Pregador corajoso e lúcido, Vieira identificou-se com o Velho Testamento, do qual extraiu importantes contribuições aos seus trabalhos. Mereceu de Mendes dos Remédios o seguinte comentário: "Defesa pronta, desassombrada, eloqüente, vigorosa, linguagem forte, lógica incisiva e fulminante. Esse escrito (proposta feita a d. João 4º, em que se lhe representava o miserável estado do reino e a necessidade que tinha de admitir os judeus mercadores que andavam por diversas partes da Europa) estalou como um trovão... O que não devia causar menos espanto, apreensão e temores era o saber-se que o paladino dos cristãos-novos e autor daquela proposta era um jesuíta, homem então na pujança da vida e do talento, bem-aceito na corte, adorado nos meios aristocráticos e devotos da capital, intimorato, generoso, e cujo saber e habilidade não conheciam limites".


Sem ser direto na crítica ao Tribunal do Santo Ofício, ainda assim despertou reações contrárias por defender posições favoráveis aos que constituíam a "gente de nação", como eram os judeus então conhecidos.


Fiel ao Brasil, "a quem, pelo segundo nascimento, devo as obrigações de pátria", voltou a Portugal para lutar por medidas que pusessem fim ao cativeiro dos indígenas.


Aproveitou a ocasião para pregar em Lisboa o "Sermão do Bom Ladrão", diante de d. João 4º e sua corte. Vieira começou dizendo que a capela Real seria o local mais adequado para o seu discurso, porque pretendia tratar de questões ligadas à majestade régia, e não à piedade.


Podemos bem imaginar o desconforto do auditório -formado por juízes, ministros, conselheiros da coroa e os mais altos dignitários do reino- forçados a ouvir Vieira falar obsessivamente de ladrões e ladroeiras.


Já a tese inicial é implacável: "Nem os reis podem ir ao paraíso sem levar consigo os ladrões, nem os ladrões podem ir ao inferno sem levar consigo os reis. O que vemos praticar em todos os reinos do mundo é, em vez de os reis levarem consigo os ladrões ao paraíso, os ladrões são os que levam consigo os reis ao inferno.


Prosseguirei com tanto maior esperança de produzir algum fruto quanto vejo enobrecido o auditório de tantos ministros de todos os maiores tribunais, sobre cujo conselho e consciências costumam se descarregar a dos reis".

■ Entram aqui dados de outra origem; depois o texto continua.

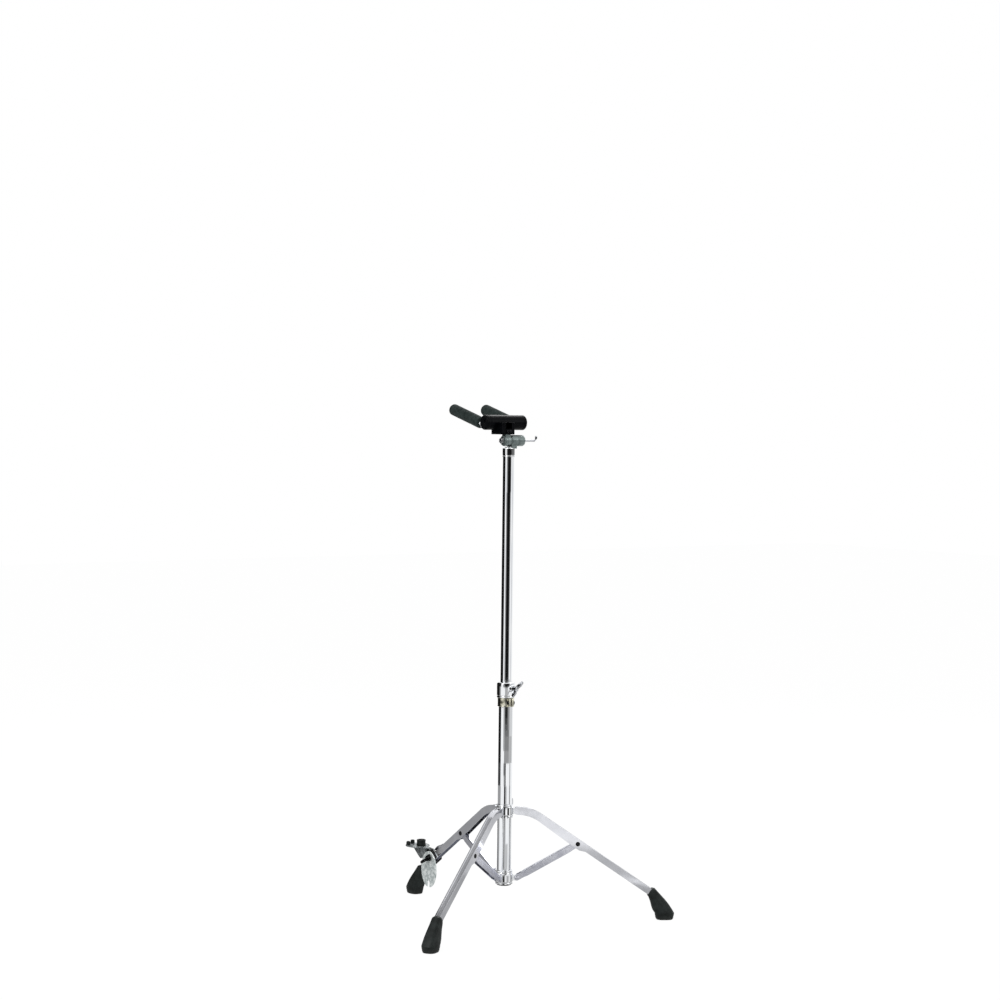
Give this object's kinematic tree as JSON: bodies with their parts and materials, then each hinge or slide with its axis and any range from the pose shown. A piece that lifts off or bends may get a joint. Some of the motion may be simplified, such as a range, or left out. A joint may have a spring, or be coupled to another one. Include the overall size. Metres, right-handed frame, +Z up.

Conselheiro do rei, a ele sugeriu que fossem vencidas as infidelidades então vigentes "com a espada do judaísmo, assim como os mesmos judeus, quando Deus os governava, conquistaram a terra da promissão". Foi incompreendido. Tivesse sido outra a reação, na época, a história de Portugal poderia ser escrita de maneira diferente.